I mean, I thought I would be a lawyer. My first degree was a BCom in law and economics. But then I decided to take the economics route. Then I had another plan: honours, masters, all that. Then I changed my mind somewhere, and I did an MBA. So I adjusted the plan. But, of course, it’s a great honour. It’s so rare that you do not really think about it. There are only so many people who can be an economic adviser to the deputy or president.

With all these turns in your life, how did you stick to goals and plans?

I think it’s essential to have a five-year outlook, even if it’s not going to happen exactly that way. It’s a useful guide, especially now that I am working for a political principal. As an adviser, your term is tied to their term. So obviously when his term ends, I will have to go. Or even before, if he makes changes to his team. So I suppose I think about it in scenarios.

Was it a scenario for you to be the youngest-ever economic adviser to the President, and what does that mean to you?

I’m 42 years old. I had just turned 40 when I was appointed. Growing up as an only child in a close-knit family, I was the fly on the wall in my grandmother’s and mother’s social circles. So I don’t see age. It is an honour to have been given the space to take on such a role. We have witnessed across the world the rise of younger leaders, even as heads of state in countries such as France, Canada, New Zealand and Finland. Relative youth can be an advantage if it is not undermined and if institutions are ready for a new approach and new ideas. It’s also vital to avoid self-sabotage – some young leaders are prone to make a spectacle of themselves in an artificial performance of “youthful radicalism”. As a younger person, I do baulk at the protocol and excessive formalism, and I hope I don’t get penalised for that.

Your family has played a pivotal role in your life, from your upbringing in Hammanskraal, to the strong women who raised you, and being a mother as well. How has this influenced you?

I grew up in a period of great political violence, upheaval and then change. Leboneng, the peri-urban village in Temba where I grew up, was very quiet. We had big plots, and, in families in which the adults were employed or had small businesses, life could be comfortable.

But the force of the homeland government was always palpable. There were many instances of young people being viciously beaten up for speaking up. My mother took time off her teaching career in the 1980s and went to the University of Zululand. There were student uprisings and heart-rending bloodshed. There was no internet, no cellphones, so we got fragments of news and lived with the terror of not knowing how she was faring.

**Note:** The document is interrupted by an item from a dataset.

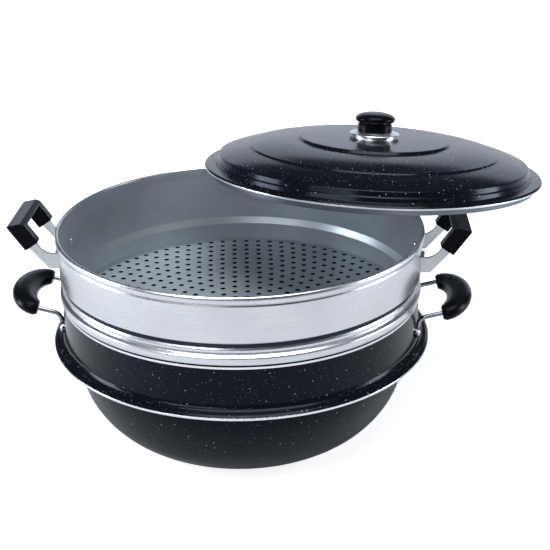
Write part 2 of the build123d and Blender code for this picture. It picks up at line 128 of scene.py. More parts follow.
# Turns an outline in mm about the vertical axis, as on a lathe, and puts it in its place
def turnOutline(name, outline, steps, place=Matrix()):
    startMesh()
    bpy.ops.mesh.primitive_plane_add(size=mm)
    piece = bpy.context.object
    piece.name = piece.data.name = name
    bpy.ops.object.mode_set(mode="EDIT")
    bpy.ops.mesh.select_all(action="SELECT")
    bpy.ops.mesh.merge(type="CENTER")
    spot = Vector(outline[0])
    bpy.ops.transform.translate(value=(spot.x * mm, 0, spot.y * mm))
    for point in outline[1:]:
        step = Vector(point) - spot
        if step.length > lathe["leastStep"]:
            bpy.ops.mesh.extrude_region_move(TRANSFORM_OT_translate={"value": (step.x * mm, 0, step.y * mm)})
            spot = Vector(point)
    bpy.ops.mesh.select_all(action="SELECT")
    bpy.ops.mesh.spin(steps=steps, angle=2 * math.pi, center=(0, 0, 0), axis=(0, 0, 1))
    bpy.ops.mesh.select_all(action="SELECT")
    bpy.ops.mesh.remove_doubles(threshold=lathe["mergeReach"] * mm)
    bpy.ops.mesh.normals_make_consistent(inside=False)
    bpy.ops.object.mode_set(mode="OBJECT")
    piece.data.transform(place)
    bpy.ops.object.shade_smooth_by_angle(angle=math.radians(lathe["smoothDeg"]))
    return piece


# Gives another finish to the faces whose middle passes the test, in radius and height about an axis
def giveBand(piece, finish, test, place=Matrix()):
    piece.data.materials.append(finish)
    slot = len(piece.data.materials) - 1
    back = place.inverted()
    for face in piece.data.polygons:
        middle = back @ face.center / mm
        if test(math.hypot(middle.x, middle.y), middle.z):
            face.material_index = slot


# Where the lid is held, above and beside the tier, in mm and degrees
lidPlace = {
    "aside": (136.5, 136.4),
    "height": 234.0,
    "tilt": (-6.5, 2.4),
}
lidTurn = (Matrix.Rotation(math.radians(lidPlace["tilt"][0]), 4, "X")
           @ Matrix.Rotation(math.radians(lidPlace["tilt"][1]), 4, "Y"))
lidMatrix = Matrix.Translation(Vector((*lidPlace["aside"], lidPlace["height"])) * mm) @ lidTurn


# Coating of the pot and the lid: colours, tint of the gloss, roughness range, specks and sizes of its marks
coating = {
    "base": "#08090c",
    "cloud": "#0d1015",
    "gloss": "#838f9f",
    "roughness": (0.14, 0.2),
    "specks": (  # radius and spacing in mm, then colour
        (0.5, 2.2, "#23282c"),
        (0.55, 3.6, "#535a60"),
        (0.6, 7.0, "#a9afb4"),
    ),
    "cloudMm": 71.4,
    "smearMm": 28.6,
    "peelMm": 2.4,
}


# Sprayed and baked non-stick coating: a deep gloss black with scattered pale mineral specks
def speckledCoating():
    material, shader = newMaterial("speckledBakedCoating")
    coords = addNode(material, "ShaderNodeTexCoord").outputs["Object"]
    cloud = addNode(material, "ShaderNodeTexNoise", {}, {
        "Vector": coords, "Scale": 1000 / coating["cloudMm"], "Detail": 3.0})
    colour = addNode(material, "ShaderNodeMix", {"data_type": "RGBA"}, {
        0: cloud.outputs["Fac"], 6: linearColour(coating["base"]),
        7: linearColour(coating["cloud"])}).outputs[2]
    for radius, spacing, tint in coating["specks"]:
        cells = addNode(material, "ShaderNodeTexVoronoi", {}, {"Vector": coords, "Scale": 1000 / spacing})
        speck = addNode(material, "ShaderNodeMapRange", {"interpolation_type": "SMOOTHSTEP"}, {
            "Value": cells.outputs["Distance"], "From Min": 0.55 * radius / spacing,
            "From Max": radius / spacing, "To Min": 1.0, "To Max": 0.0}).outputs["Result"]
        colour = addNode(material, "ShaderNodeMix", {"data_type": "RGBA"}, {
            0: speck, 6: colour, 7: linearColour(tint)}).outputs[2]
    smear = addNode(material, "ShaderNodeTexNoise", {}, {
        "Vector": coords, "Scale": 1000 / coating["smearMm"], "Detail": 4.0})
    rough = addNode(material, "ShaderNodeMapRange", {}, {
        "Value": smear.outputs["Fac"], "From Min": 0.3, "From Max": 0.7,
        "To Min": coating["roughness"][0], "To Max": coating["roughness"][1]}).outputs["Result"]
    peel = addNode(material, "ShaderNodeTexNoise", {}, {
        "Vector": coords, "Scale": 1000 / coating["peelMm"], "Detail": 1.0})
    peelBump = addNode(material, "ShaderNodeBump", {}, {
        "Height": peel.outputs["Fac"], "Strength": 0.2, "Distance": 0.03 * mm})
    # The last and largest specks stand up a little from the orange peel
    bump = addNode(material, "ShaderNodeBump", {}, {
        "Height": speck, "Strength": 0.3, "Distance": 0.03 * mm, "Normal": peelBump.outputs["Normal"]})
    setInputs(material, shader, {
        "Base Color": colour, "Roughness": rough, "Normal": bump.outputs["Normal"], "IOR": 1.45,
        "Specular IOR Level": 0.4, "Specular Tint": linearColour(coating["gloss"])})
    return material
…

From my mother, whom I live with now, I learned the value of loyalty and commitment. She would move the earth for her students and the young people in the community. She was always learning and trying to further her qualifications. The way she ran our home in Leboneng was also inspiring – managing the vegetable garden, the tenants at the back, some micro-enterprise venture cooking on the sidelines – she is quite a force.

Personally, how have you dealt with Covid-19? Do you ever feel like this is too much? 

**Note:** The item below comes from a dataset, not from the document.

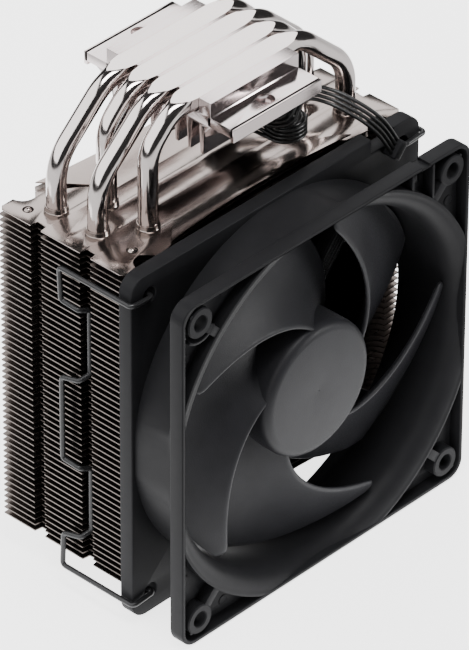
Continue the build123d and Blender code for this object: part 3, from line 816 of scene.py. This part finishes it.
# boss round each corner hole, a web on either side of it along the diagonal, and two round pads
boss_profile = [(front_y + 0.35, hole_r), (front_y + 0.05, hole_r + 0.3), (front_y + 0.05, boss_r - 0.35)]
boss_profile += [(front_y + 0.4, boss_r), (front_y + flange, boss_r), (front_y + flange, hole_r)]
boss_at = sqrt(2) * hole_at
web_mid_y = front_y + 2.5
web_depth = 4.4
webs = ((mouth_r + 0.6, boss_at - boss_r + 0.6, 3.0), (boss_at + boss_r - 0.5, 79.6, 1.2))
pad_at = 67.4
pad_r = 1.65
pad_swing = 9.5
for cx, cz in corners:
    frame_shape.lathe(boss_profile, 48, (cx, cz))
    turn_angle = atan2(cz, cx)
    turn_y = Matrix.Rotation(-turn_angle, 3, "Y")
    for near, far, width in webs:
        middle = (near + far) / 2
        centre = fan_point(middle * cos(turn_angle), web_mid_y, middle * sin(turn_angle))
        frame_shape.block(centre, (far - near, web_depth, width), 0.2, turn_y)
    for swing in (-pad_swing, pad_swing):
        a = turn_angle + radians(swing)
        spot = (pad_at * cos(a), pad_at * sin(a))
        frame_shape.slab([circle(pad_r, 28, spot)], 0.5, 0.1, facing(front_y + flange - pocket_floor), 1)

# half-open collar round the upper left boss, and the cells beside the cable notch
collar_outer_r, collar_inner_r = 7.0, 6.2
for start, end in ((100, 205), (230, 330)):
    outer = circle(collar_outer_r, 16, (-hole_at, hole_at), start, end)
    inner = circle(collar_inner_r, 16, (-hole_at, hole_at), start, end)[::-1]
    frame_shape.slab([outer + inner], 4.2, 0.15, facing(front_y + 2.4), 1)
cell_walls = (35.8, 44.5)
for x in cell_walls:
    top = inner_half + 0.2
    low = sqrt((mouth_r + 0.4) ** 2 - x * x)
    frame_shape.block(fan_point(x, web_mid_y, (low + top) / 2), (1.0, web_depth, top - low), 0.15)

# outlet side: motor plate, four struts and the bearing tube
strut_angle = 49.0
motor_r = 22.3
tube_outer, tube_inner = 4.5, 3.5
plate_front, plate_rear = 9.5, half_fan_depth - 0.1
motor_profile = [(plate_front, 0.2), (plate_front, motor_r - 1.0), (plate_front + 0.5, motor_r - 0.4)]
motor_profile += [(plate_rear - 0.5, motor_r), (plate_rear, motor_r - 0.5), (plate_rear, motor_r - 1.6)]
motor_profile += [(plate_rear - 0.5, motor_r - 2.0), (plate_rear - 0.5, 0.2)]
frame_shape.lathe(motor_profile, 96)
# the first strut is a channel for the wires: two thin walls and a floor
strut_middle = 40.0
strut_length = 38.0
for k in range(4):
    a = radians(strut_angle + 90 * k)
    strut_turn = Matrix.Rotation(-a, 3, "Y")
    middle_x, middle_z = strut_middle * cos(a), strut_middle * sin(a)
    for offset in ((-2.9, 2.9) if k == 0 else (0.0,)):
        width = 1.3 if k == 0 else 7.0
        centre = fan_point(middle_x - offset * sin(a), 10.35, middle_z + offset * cos(a))
        frame_shape.block(centre, (strut_length, 4.1, width), 0.4, strut_turn)
    if k == 0:
        frame_shape.block(fan_point(middle_x, 11.0, middle_z), (strut_length, 2.6, 6.4), 0.3, strut_turn)
tube = [(-4.0, tube_inner), (-4.0, tube_outer), (9.6, tube_outer), (9.6, tube_inner)]
frame_shape.lathe(tube, 48)
frame_shape.finish("fan_shell", COOLER, "frame_plastic", ["fan_frame"], sharp=30)

# lead guide: a rounded block at the outlet flange's corner
guide = Shape()
guide_centre = (guide_low + guide_high) / 2
guide_turn = Matrix.Rotation(-radians(strut_angle), 3, "Y")
guide.block(guide_centre, (6.1, 6.0, 3.2), 0.7, guide_turn, 3)
guide.finish("guide", COOLER, "frame_plastic", ["lead_guide"], sharp=30)

# ---- impeller ----
hub_r = 22.0
hub_front = -9.5
hub_rear = 5.5
hub_edge = 3.0
blade_count = 5
blade_root_r = 21.1
blade_tip_r = 56.2
blade_first = 94.0
blade_sweep = 64.0
blade_chord = 62.0
blade_front, blade_rear = -8.0, 6.2
blade_mid = 1.5
blade_stations = 26
hub_wall = 1.6


def blade_point(u, s, turned):
    """Middle surface of a blade: u from hub to tip, s from leading to trailing edge."""
    radius = blade_root_r + u * (blade_tip_r - blade_root_r)
    swept = blade_sweep * (1.43 * u - 0.43 * u * u)
    a = radians(blade_first + swept - s * (blade_chord + 6.0 * u) + turned)
    depth = blade_front + (blade_rear - blade_front) * (s + 0.16 * sin(pi * s))
    return fan_point(radius * cos(a), depth, radius * sin(a))


def blade_loop(u, turned, steps=30):
    """Closed section of a blade at u, its edges rounded."""
    tip = max(0.0, (u - 0.86) / 0.14)
    first = 0.075 * tip ** 2.4
    last = 1 - 0.03 * tip ** 2.4
    front, back = [], []
    for j in range(steps + 1):
        t = (1 - cos(pi * j / steps)) / 2
        s = first + (last - first) * t
        here = blade_point(u, s, turned)
        du = blade_point(min(u + 0.01, 1.0), s, turned) - blade_point(max(u - 0.01, 0.0), s, turned)
        ds = blade_point(u, s + 0.01, turned) - blade_point(u, s - 0.01, turned)
        normal = ds.cross(du).normalized()
        lead = min(1.0, t / 0.03)
        trail = min(1.0, (1 - t) / 0.03)
        rounding = sqrt(1 - (1 - lead) ** 2) * sqrt(1 - (1 - trail) ** 2)
        half = max(blade_mid / 2 * (1 - 0.35 * t) * rounding, 0.02)
        front.append(here + normal * half)
        back.append(here - normal * half)
    return front + back[::-1]


impeller = Shape()
hub = [(hub_front + 1.5, 4.0), (hub_front + 0.1, 0.15), (hub_front, 3.0), (hub_front, hub_r - hub_edge)]
for i in range(1, 7):
    a = radians(15 * i)
    hub.append((hub_front + hub_edge * (1 - cos(a)), hub_r - hub_edge * (1 - sin(a))))
hub += [(hub_rear - 0.3, hub_r), (hub_rear, hub_r - 0.3)]
hub += [(hub_rear, hub_r - hub_wall), (hub_front + 1.5, hub_r - hub_wall)]
impeller.lathe(hub, 160)
for k in range(blade_count):
    turned = -360.0 / blade_count * k
    impeller.rings([blade_loop(i / blade_stations, turned) for i in range(blade_stations + 1)])
impeller.finish("fan_wheel", ROTOR, "impeller_plastic", ["impeller"], sharp=38)

# ---- clips ----
clip_wire_r = 0.8
clip_bend_r = 1.3
hook_y, arm_y = fan_mid_y + 10.5, fan_mid_y + 6.4
side_x = 61.0
notch_x = 56.35
# upper half of a clip: hook, arm along the side, and the stretch that rests in the fins' notch
upper_half = [
    (hole_at, hook_y, hole_at),
    (hole_at, arm_y, hole_at),
    (side_x, arm_y, 53.0),
    (side_x, -2.4, 53.0),
    (side_x - 0.4, -2.6, 41.6),
    (side_x - 1.2, -8.8, 40.4),
    (notch_x, -notch_y, 39.2),
    (notch_x, -notch_y, 16.8),
    (side_x - 1.2, -8.8, 15.6),
    (side_x - 0.4, -2.6, 14.4),
]
lower_half = [(x, y, -z) for x, y, z in reversed(upper_half)]
for word, side in (("left", -1), ("right", 1)):
    route = [(side * x, y, fan_axis_z + z) for x, y, z in upper_half + lower_half]
    clip = Shape()
    clip.tube(rounded_path(route, clip_bend_r, 7), clip_wire_r)
    clip.finish(f"clip_{word}_wire", f"{word}_clip", "clip_steel", [f"clip_{word}"], sharp=60)

# ---- connector ----
connector = Shape()
rail_height = 0.7
housing_middle = (housing_low + housing_high) / 2
housing_size = housing_high - housing_low
connector.block(housing_middle, tuple(housing_size - Vector((0, 0, rail_height))), 0.3)
for x in (-contact_pitch, contact_pitch):
    centre = Vector((connector_mid_x + x, housing_middle.y, housing_high.z - 0.4))
    connector.block(centre, (1.0, housing_size.y - 0.2, rail_height), 0.15)
plug = connector.finish("plug_housing", COOLER, "connector_plastic", ["connector_housing"])

# ---- floor and light ----
floor_half = 6.0
floor_z = cad_box[0].z - 0.0005
floor_mesh = bpy.data.meshes.new("floor")
quarters = ((-1, -1), (1, -1), (1, 1), (-1, 1))
floor_mesh.from_pydata([(x * floor_half, y * floor_half, floor_z) for x, y in quarters], [], [(0, 1, 2, 3)])
floor = bpy.data.objects.new("floor", floor_mesh)
bpy.context.scene.collection.objects.link(floor)
glowing_floor_paper = node_material("glowing_floor_paper", (0.62, 0.62, 0.62), 0, 0.75, 60, 0.05, 0.01)
paper = glowing_floor_paper.node_tree
paper_shader = paper.nodes["Principled BSDF"]
# painted pool of light: the floor's white emission, masked below to a patch round the object
paper_shader.inputs["Emission Color"].default_value = (1, 1, 1, 1)
spot = paper.nodes.new("ShaderNodeTexCoord")
turned = paper.nodes.new("ShaderNodeMapping")
turned.inputs["Rotation"].default_value = (0, 0, camera_yaw)
paper.links.new(spot.outputs["Object"], turned.inputs["Vector"])
parts = paper.nodes.new("ShaderNodeSeparateXYZ")
paper.links.new(turned.outputs["Vector"], parts.inputs["Vector"])
# painted pool of light: the floor glows by its own emission around the object and fades out in metres from
# it, so the metal keeps dark reflections
floor_glow = 2.7
glow_edges = (("X", -0.34, -0.16), ("X", 0.17, 0.115), ("Y", -0.15, -0.09), ("Y", 0.50, 0.32))
glow = None
for axis, dark_at, bright_at in glow_edges:
    fade = paper.nodes.new("ShaderNodeMapRange")
    fade.interpolation_type = "SMOOTHSTEP"
    fade.inputs["From Min"].default_value = min(dark_at, bright_at)
    fade.inputs["From Max"].default_value = max(dark_at, bright_at)
    fade.inputs["To Min"].default_value = 0.0 if dark_at < bright_at else 1.0
    fade.inputs["To Max"].default_value = 1.0 if dark_at < bright_at else 0.0
    paper.links.new(parts.outputs[axis], fade.inputs["Value"])
    product = paper.nodes.new("ShaderNodeMath")
    product.operation = "MULTIPLY"
    paper.links.new(fade.outputs["Result"], product.inputs[0])
    if glow is None:
        product.inputs[1].default_value = floor_glow
    else:
        paper.links.new(glow, product.inputs[1])
    glow = product.outputs["Value"]
paper.links.new(glow, paper_shader.inputs["Emission Strength"])
floor_mesh.materials.append(glowing_floor_paper)


def softbox(name, place, size, power, aim=(0, 0, -0.08)):
    """A rectangular soft light that faces the object."""
    data = bpy.data.lights.new(name, "AREA")
    data.shape = "RECTANGLE"
    data.size, data.size_y = size
    data.energy = power
    light = bpy.data.objects.new(name, data)
    light.location = place
    light.rotation_mode = "QUATERNION"
    light.rotation_quaternion = (Vector(aim) - Vector(place)).to_track_quat("-Z", "Y")
    bpy.context.scene.collection.objects.link(light)


softbox("left_light", (-1.14, 0.53, 1.0), (3.8, 1.9), 75)
softbox("top_light", (-0.1, -0.4, 1.9), (0.8, 0.8), 44)
softbox("back_light", (1.3, 1.3, 1.3), (1.5, 1.1), 20)
softbox("front_right_light", (1.1, -1.45, 0.42), (0.65, 0.5), 26)
world = bpy.data.worlds.new("studio")
world.use_nodes = True
bpy.context.scene.world = world
backdrop = world.node_tree.nodes["Background"]
backdrop.inputs["Color"].default_value = (0.9, 0.9, 0.92, 1)
backdrop.inputs["Strength"].default_value = 0.05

So, I live with my mom, and she jokes about it. None of this is new for people who lived in Leboneng, she would say. You live far apart from your neighbour. You did not really travel. So I suppose as a small-town girl, I do not feel the rage I would experience if I grew up in Rosebank. I think there your whole life depends on getting out. But I do feel a lot of personal panic at times.

You are also an avid writer and reader. What are your three favourite books?

I will give you five. Bessie Head’s Maru. It is a moving book that shows the pervasiveness of prejudice. Phyllis Ntantala’s A Life’s Mosaic is a beautiful autobiography from the perspective of a politically engaged, educated, black South African woman. JM Coetzee’s Disgrace for challenging me to engage with a fundamentally different view of the South African project. Toni Morrison’s Song of Solomon for the scale of the story and the artistry, and Edith Wharton’s The Age of Innocence for capturing the nuances of class and place.